Beyond Freeze-Out: A Novel Freeze-in Mechanism for Dark Matter via Supercooled Phase Transitions

Abstract: We investigate a novel freeze-in mechanism for Weakly Interacting Massive Particles (WIMPs), facilitated by a supercooled first-order phase transition (FOPT) in the early universe. Unlike the conventional freeze-out and freeze-in scenarios, this mechanism allows WIMPs to acquire their relic abundance through a non-equilibrium production process following a rapid entropy injection. We explore multiple dark matter (DM) candidates, including vector, fermionic, and scalar-mediated models, and identify fermionic DM with a pseudoscalar mediator as the most viable candidate for this mechanism. The study demonstrates that FOPT dilutes preexisting DM density and simultaneously induces a rapid mass increase, preventing thermal re-equilibration and enabling DM production via freeze-in.
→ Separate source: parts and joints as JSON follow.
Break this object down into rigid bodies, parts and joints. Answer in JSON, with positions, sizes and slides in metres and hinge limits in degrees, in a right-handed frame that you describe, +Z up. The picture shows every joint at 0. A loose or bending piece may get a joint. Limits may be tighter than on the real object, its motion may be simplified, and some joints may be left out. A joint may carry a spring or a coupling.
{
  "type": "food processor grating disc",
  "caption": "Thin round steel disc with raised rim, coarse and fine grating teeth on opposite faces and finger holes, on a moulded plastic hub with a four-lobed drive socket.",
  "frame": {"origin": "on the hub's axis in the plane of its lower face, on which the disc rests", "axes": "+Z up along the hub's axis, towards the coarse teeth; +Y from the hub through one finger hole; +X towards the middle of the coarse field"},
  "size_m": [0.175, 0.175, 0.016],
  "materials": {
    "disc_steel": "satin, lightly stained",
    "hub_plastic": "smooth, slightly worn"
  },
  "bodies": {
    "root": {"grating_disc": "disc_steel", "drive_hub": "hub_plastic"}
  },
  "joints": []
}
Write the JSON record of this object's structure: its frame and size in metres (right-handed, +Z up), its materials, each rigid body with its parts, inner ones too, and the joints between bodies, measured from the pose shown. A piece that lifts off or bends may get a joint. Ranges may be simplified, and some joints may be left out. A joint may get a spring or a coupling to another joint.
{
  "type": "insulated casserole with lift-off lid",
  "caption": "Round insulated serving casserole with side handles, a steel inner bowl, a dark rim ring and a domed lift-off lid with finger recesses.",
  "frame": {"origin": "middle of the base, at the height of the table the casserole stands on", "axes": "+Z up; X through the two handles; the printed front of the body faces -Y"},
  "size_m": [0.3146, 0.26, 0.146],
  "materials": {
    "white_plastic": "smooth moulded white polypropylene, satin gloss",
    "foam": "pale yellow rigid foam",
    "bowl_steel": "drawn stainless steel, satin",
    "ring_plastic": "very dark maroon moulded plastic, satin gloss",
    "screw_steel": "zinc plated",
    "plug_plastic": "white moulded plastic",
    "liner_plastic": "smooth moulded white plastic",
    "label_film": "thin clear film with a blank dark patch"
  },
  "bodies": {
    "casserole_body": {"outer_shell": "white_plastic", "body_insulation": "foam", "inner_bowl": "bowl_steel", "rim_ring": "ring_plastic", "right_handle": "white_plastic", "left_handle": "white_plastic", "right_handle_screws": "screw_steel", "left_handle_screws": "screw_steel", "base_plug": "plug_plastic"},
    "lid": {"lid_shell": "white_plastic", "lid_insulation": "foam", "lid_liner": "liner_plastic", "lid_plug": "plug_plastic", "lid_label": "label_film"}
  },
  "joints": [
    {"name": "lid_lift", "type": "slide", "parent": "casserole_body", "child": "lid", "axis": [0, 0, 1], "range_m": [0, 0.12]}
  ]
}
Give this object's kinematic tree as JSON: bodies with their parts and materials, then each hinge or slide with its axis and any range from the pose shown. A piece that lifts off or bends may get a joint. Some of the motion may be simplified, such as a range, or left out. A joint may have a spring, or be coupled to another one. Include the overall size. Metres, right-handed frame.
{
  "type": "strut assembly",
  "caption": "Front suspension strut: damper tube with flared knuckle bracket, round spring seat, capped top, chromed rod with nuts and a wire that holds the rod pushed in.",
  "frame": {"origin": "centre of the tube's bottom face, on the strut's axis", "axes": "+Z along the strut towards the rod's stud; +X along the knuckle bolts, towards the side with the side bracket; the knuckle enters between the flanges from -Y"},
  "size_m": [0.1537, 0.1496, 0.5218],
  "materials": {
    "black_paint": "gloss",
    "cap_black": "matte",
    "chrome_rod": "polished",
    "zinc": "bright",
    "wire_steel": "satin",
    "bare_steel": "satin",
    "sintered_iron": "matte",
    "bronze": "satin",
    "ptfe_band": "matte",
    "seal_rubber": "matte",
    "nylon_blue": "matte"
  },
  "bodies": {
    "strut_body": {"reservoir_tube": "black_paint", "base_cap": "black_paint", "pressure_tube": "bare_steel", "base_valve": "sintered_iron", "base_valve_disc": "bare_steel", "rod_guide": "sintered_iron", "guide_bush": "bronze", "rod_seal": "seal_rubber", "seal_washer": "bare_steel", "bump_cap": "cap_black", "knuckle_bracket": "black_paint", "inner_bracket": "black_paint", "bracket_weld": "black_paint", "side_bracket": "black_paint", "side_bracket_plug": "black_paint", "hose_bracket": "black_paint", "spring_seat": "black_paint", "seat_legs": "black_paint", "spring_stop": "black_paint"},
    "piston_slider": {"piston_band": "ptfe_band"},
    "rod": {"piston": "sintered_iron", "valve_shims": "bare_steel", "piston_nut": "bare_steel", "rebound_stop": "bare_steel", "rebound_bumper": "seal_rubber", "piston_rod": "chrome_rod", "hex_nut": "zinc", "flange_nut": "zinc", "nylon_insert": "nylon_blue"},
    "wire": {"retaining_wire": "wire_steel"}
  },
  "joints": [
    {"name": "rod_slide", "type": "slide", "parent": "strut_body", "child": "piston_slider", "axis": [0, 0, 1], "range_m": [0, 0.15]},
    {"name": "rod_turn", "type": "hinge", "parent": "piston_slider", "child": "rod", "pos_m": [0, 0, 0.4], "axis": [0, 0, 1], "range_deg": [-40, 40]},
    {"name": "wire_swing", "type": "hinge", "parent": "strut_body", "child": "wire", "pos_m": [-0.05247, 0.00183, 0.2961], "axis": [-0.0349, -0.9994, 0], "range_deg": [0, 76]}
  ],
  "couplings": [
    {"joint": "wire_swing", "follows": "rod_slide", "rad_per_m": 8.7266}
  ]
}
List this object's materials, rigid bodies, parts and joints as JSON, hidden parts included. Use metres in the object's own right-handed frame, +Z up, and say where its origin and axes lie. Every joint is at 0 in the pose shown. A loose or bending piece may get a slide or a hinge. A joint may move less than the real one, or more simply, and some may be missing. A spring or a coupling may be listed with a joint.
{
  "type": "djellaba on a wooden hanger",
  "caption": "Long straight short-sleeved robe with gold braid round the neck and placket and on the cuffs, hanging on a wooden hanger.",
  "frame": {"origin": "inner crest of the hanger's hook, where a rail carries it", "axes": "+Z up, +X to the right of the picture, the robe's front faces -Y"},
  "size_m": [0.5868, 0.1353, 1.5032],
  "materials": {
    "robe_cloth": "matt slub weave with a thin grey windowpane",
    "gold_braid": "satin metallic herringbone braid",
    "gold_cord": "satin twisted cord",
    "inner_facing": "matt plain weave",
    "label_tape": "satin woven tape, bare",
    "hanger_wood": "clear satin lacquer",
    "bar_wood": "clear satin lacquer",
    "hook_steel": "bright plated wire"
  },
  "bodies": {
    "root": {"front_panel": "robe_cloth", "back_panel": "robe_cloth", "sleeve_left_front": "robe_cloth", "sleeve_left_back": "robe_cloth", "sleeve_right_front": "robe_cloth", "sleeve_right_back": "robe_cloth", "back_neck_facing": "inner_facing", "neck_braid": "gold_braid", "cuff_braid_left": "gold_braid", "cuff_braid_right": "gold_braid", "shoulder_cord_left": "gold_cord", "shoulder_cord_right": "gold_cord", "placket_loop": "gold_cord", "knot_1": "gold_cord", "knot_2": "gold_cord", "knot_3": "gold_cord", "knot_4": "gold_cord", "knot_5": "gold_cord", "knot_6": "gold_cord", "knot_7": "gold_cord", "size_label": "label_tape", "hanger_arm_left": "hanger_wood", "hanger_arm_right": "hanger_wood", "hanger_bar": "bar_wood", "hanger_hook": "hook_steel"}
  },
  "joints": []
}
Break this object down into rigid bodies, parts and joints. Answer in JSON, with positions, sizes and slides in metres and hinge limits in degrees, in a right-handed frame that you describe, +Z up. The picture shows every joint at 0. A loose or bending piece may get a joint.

Additionally, we analyze the gravitational wave (GW) signals associated with FOPT, identifying parameter regions detectable by future GW observatories such as LISA and UDECIGO. This framework offers a compelling alternative to traditional WIMP and Feebly Interacting Massive Particle (FIMP) scenarios, providing new avenues for DM model building and experimental verification.